La lengua española y la poesía
Por Óscar Hahn
Revista de Libros de El Mercurio, Domingo 28 de Marzo de 2010
En tiempos remotos, lo que ahora llamamos lenguaje fue primero una serie de ruidos y gestos; después, una herramienta de comunicación elemental. Pero poco a poco fueron surgiendo construcciones más complejas. Hasta que un día estalla el resplandor de la poesía. De la poesía hecha con palabras. A veces confundida con la mitología, a veces con la magia, la poesía siempre estuvo ahí, al lado de la lengua, o mejor dicho, adentro de ella, acechando. Tanto es así que Novalis, el poeta alemán, llegó a afirmar: "El idioma es una invención poética". Con la aparición de la escritura se produce el florecimiento de esas obras de arte verbal que llamamos poemas. La poesía es el punto en el cual el léxico, la sintaxis, la morfología, la fonética y la fonología tocan el cielo (pienso en San Juan de la Cruz). O el infierno (pienso en Baudelaire). Es como si de pronto la gramática hubiera sido alcanzada por la gracia.
Cuando los españoles llegaron a América, había todo un universo que ya se manifestaba a través de las lenguas indígenas. Sin embargo, la empresa hegemónica que estaban llevando a cabo exigía que ese universo hablara también en el idioma del conquistador. Los primeros cronistas tuvieron que renombrar el mundo americano, tuvieron que hacerlo hablar en español. Entre otros desafíos, enfrentaron el problema de cómo denominar o describir la fauna, la flora y demás elementos de una naturaleza asombrosa, nunca antes vista por los europeos. "La primera visión de América", dice Angel Rosenblat, "es la visión de un sueño". Y es aquí donde entra en acción la poesía. Porque la poesía es el instrumento verbal de los sueños; de los sueños diurnos y nocturnos.
Véase cómo el Padre Las Casas realiza una síntesis de sus lecturas latinas y de su propia experiencia americana, para elaborar una metáfora o pequeño mito que describe el nacimiento de las perlas marinas. Dice que cuando las ostras sienten "la inclinación y el apetito de concebir, salen a la playa y ábrense, y allí esperan el rocío del cielo, casi como si deseasen y esperasen marido". El rocío del alba procrea las perlas blancas; el del atardecer, las perlas grises, y el de la noche, las perlas negras. Aunque el propósito del Padre Las Casas es escribir una Historia de las Indias, a veces, quizás sin saberlo, e igual que los otros cronistas, termina internándose en los territorios de la poesía.
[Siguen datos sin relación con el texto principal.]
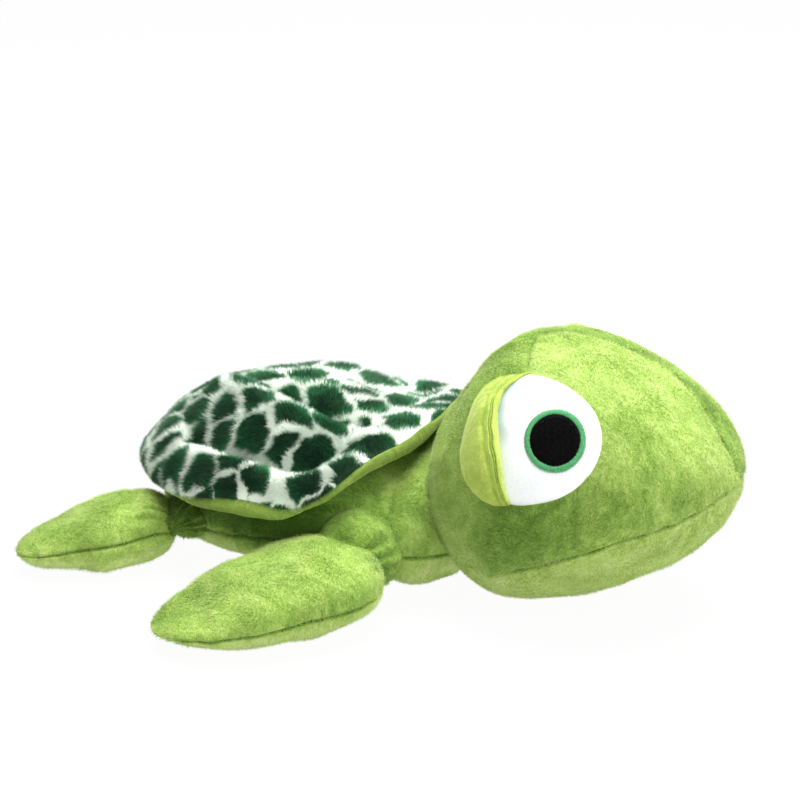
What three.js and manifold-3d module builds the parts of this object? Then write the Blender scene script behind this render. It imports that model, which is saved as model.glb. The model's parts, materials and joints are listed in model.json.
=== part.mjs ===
// A stuffed sea turtle that lies on its belly with its chin on the ground.
// Millimetres, +Z up, nose towards +X, its left side towards +Y.
// The origin is on the ground, in the middle of the flat patch that the belly rests on.
//
// The toy is sewn from short-pile plush over loose fibre stuffing. Its covers are thin skins,
// the stuffing inside each is a solid of its own, and a seam is a narrow gap between two skins.
// The right side is built, and the left side is its mirror image.
import * as THREE from 'three';
import { mergeVertices } from 'three/addons/utils/BufferGeometryUtils.js';
import Module from 'manifold-3d';

const wasm = await Module();
wasm.setup();

// Cloth, seams and the gaps between pieces that touch
const clearance = 0.3;
const plush = 1.6;
const groundCut = 0.5;
const cutOverrun = 20;

// Body, from its rear end to the end that the head is sewn to
const bodyLength = 190;
const bodyRear = 84;
const bodyWidth = 154;
const backHeight = 77;
const sideSeamHeight = 29;

// Neck, a short round lobe of stuffing that the head turns and nods about, in degrees
const neckRadius = 34;
const neckForward = 100;
const neckHeight = 46;
const neckSwing = 2;
const headTurnAngle = 10;
const headNodAngle = { up: 4, down: 8 };

// Head
const headLength = 166;
const headStart = 92;
const headWidth = 156;
const headHeight = 142;

// Shell, a thin padded cape that lies on the back
const shellWidth = 184;
const shellFront = 93;
const shellRear = 92;
const shellMiddle = -3;
const shellTop = 94;
const shellDip = 10;
const shellRimHeight = 90;
const shellRimThickness = 10;
const furCloth = 2.4;

// Soft folds of the shell's upper side: how far each stands up, or lies deep where it is negative,
// and how far it reaches to each side of its path
const shellFolds = {
  nearRidge: { height: 5, reach: 11 },
  nearHollow: { height: -5.5, reach: 8.5 },
  farRidge: { height: 3, reach: 10 },
  farHollow: { height: -5, reach: 8 },
  farSlope: { height: -2, reach: 16 },
  rightCrease: { height: -7, reach: 8 },
  dimple: { height: -4, reach: 10 },
  rimRoll: { height: 2.5, reach: 9 },
  leftCrease: { height: -6, reach: 8 },
  rearHollow: { height: -4, reach: 10 },
};

// Eyes, sewn on flat: a white disc, a stitched ring and pupil, and a padded lid.
// eyeTiltAngle is the angle in degrees that their upright leans back.
const whiteRadius = 34;
const whiteShift = 10.5;
const whiteRise = 4.5;
const ringRadius = 15.4;
const pupilRadius = 12.3;
const appliqueLift = 0.6;
const appliqueThickness = 1;
const lidRadius = 38;
const lidThickness = 6;
const eyeTiltAngle = 15;

// Flippers. Each is gathered into a round root, and swings about the middle of that root.
// sweepAngle is the angle in degrees that it points back from straight out.
const frontFlipper = {
  length: 124, chord: 81, shoulder: 23, tipDrop: 14, rootRadius: 11, swing: 5, sweepAngle: 46,
};
const rearFlipper = {
  length: 90, chord: 57, shoulder: 22, tipDrop: 6, rootRadius: 8, swing: 4, sweepAngle: 59,
};

// Proportions, as shares of the sizes above. fullest is where along its length a form is widest,
// and blunt is how square its ends are: 0.5 is an ellipse, and less is blunter.
const bodyShares = {
  fullest: 0.56, bluntRear: 0.5, bluntFront: 0.16, fullestBelly: 0.46, bluntBelly: 0.3, bluntThroat: 0.1, round: 0.86,
};
const sideSeamShares = [[0, 0.55], [0.34, 0.83], [0.58, 1.1], [0.94, 0.97], [1, 0.95]];
const headShares = {
  fullestTop: 0.385, bluntTop: 0.55, fullestSide: 0.42, bluntSide: 0.5, fullestChin: 0.34, bluntChin: 0.55,
  round: 0.92,
};
const headMiddleShares = [[0, 0.42], [0.5, 0.5], [1, 0.56]];
const chinSeamShares = [[0, 0.13], [0.1, 0.16], [0.33, 0.23], [0.49, 0.31], [0.72, 0.42], [0.9, 0.49], [1, 0.54]];
const eyePlaceShares = { along: 0.52, turn: 0.095 };
const lidEdgeShares = [[0, 1], [0.1, 0.82], [0.2, 0.765], [0.45, 0.52], [0.73, 0.56], [0.915, 0.79], [1, 1]];
const lidSpanShares = { from: 0.28, to: 0.68 };
const shellRimShares = [[0, 1], [0.2, 0.92], [0.36, 0.74], [0.5, 0.64], [0.7, 0.56], [1, 0.45]];
const shellOutlineShares = { front: 0.8, rear: 1.18, dome: 3, edge: 14 };
const shellDipShares = { along: 0.62, reach: 0.3 };
const shellRingShares = [0.13, 0.26, 0.38, 0.49, 0.59, 0.68, 0.76, 0.84, 0.92, 1];
const shellFoldShares = {
  nearRidge: [[-0.37, -0.26], [-0.09, -0.34], [0.22, -0.42], [0.47, -0.45], [0.67, -0.46]],
  nearHollow: [[-0.13, -0.16], [0.13, -0.24], [0.34, -0.28], [0.56, -0.28]],
  farRidge: [[-0.39, -0.22], [-0.15, -0.16], [0.11, -0.03], [0.34, 0.15], [0.54, 0.24]],
  farHollow: [[-0.22, 0.03], [0.04, 0.12], [0.28, 0.3], [0.47, 0.4]],
  farSlope: [[-0.11, 0.37], [0.22, 0.48], [0.54, 0.5]],
  rightCrease: [[-0.37, -0.57], [-0.13, -0.68], [0.09, -0.72], [0.3, -0.73], [0.45, -0.67], [0.6, -0.54]],
  dimple: [[-0.32, -0.54], [-0.45, -0.43]],
  rimRoll: [[-0.43, -0.78], [-0.13, -0.85], [0.11, -0.87], [0.32, -0.86], [0.47, -0.79], [0.62, -0.63]],
  leftCrease: [[-0.49, 0.54], [-0.22, 0.7], [0.09, 0.76], [0.39, 0.72], [0.6, 0.54]],
  rearHollow: [[-0.54, -0.04], [-0.75, -0.11], [-0.92, -0.22]],
};
const flipperShares = {
  fullestChord: 0.4, bluntChord: 0.45, fullestTop: 0.22, bluntTop: 0.8, fullestBelly: 0.4, bluntBelly: 0.35,
  round: 0.9, opening: 0.6,
};
const frontRootShares = { along: 0.87, turn: -0.01 };
const rearRootShares = { along: 0.23, turn: -0.01 };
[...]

Antes de la llegada de Cristóbal Colón a América, ninguno de sus habitantes había pronunciado o escuchado la lengua castellana. Trato de imaginar el momento en el cual una serie de sonidos, incomprensibles para los nativos, fueron articulados en nuestro continente. Pero más aún, busco revivir el instante privilegiado en el que las palabras emitidas en esa lengua ajena fueron comprendidas por el receptor americano. Esa experiencia primigenia es tan decisiva como cuando Neil Armstrong puso los pies en el suelo lunar y pronunció la frase: "Un pequeño paso para un hombre, un salto gigante para la humanidad". Sólo que en esa odisea del espacio no había nadie para escucharlo, nadie con quien dialogar, nadie con quien abrir otros horizontes. Muy distinto fue cuando se puso en marcha la odisea de América. Y estoy pensando no en aquellos que hablaban con la espada, el cepo y el arcabuz, como Lope de Aguirre o Pedrarias Dávila, sino en el diálogo humanista del Padre Las Casas y de Vasco de Quiroga, y en los miles de americanos que fundaron un mundo nuevo y una nueva cultura. Y pienso sobre todo en los que refundaron la lengua española mediante la poesía. Pienso en Sor Juana Inés de la Cruz, en Rubén Darío, en Gabriela Mistral, en César Vallejo, en Pablo Neruda y tantos otros.
Desde la primera emisión y recepción del español en América, millones de personas se han sumado al habla castellana y más de 500 años han transcurrido hasta el día en que escribo estas líneas en la lengua del conquistador conquistado. Unas pocas palabras para un hombre, un gran idioma para la humanidad.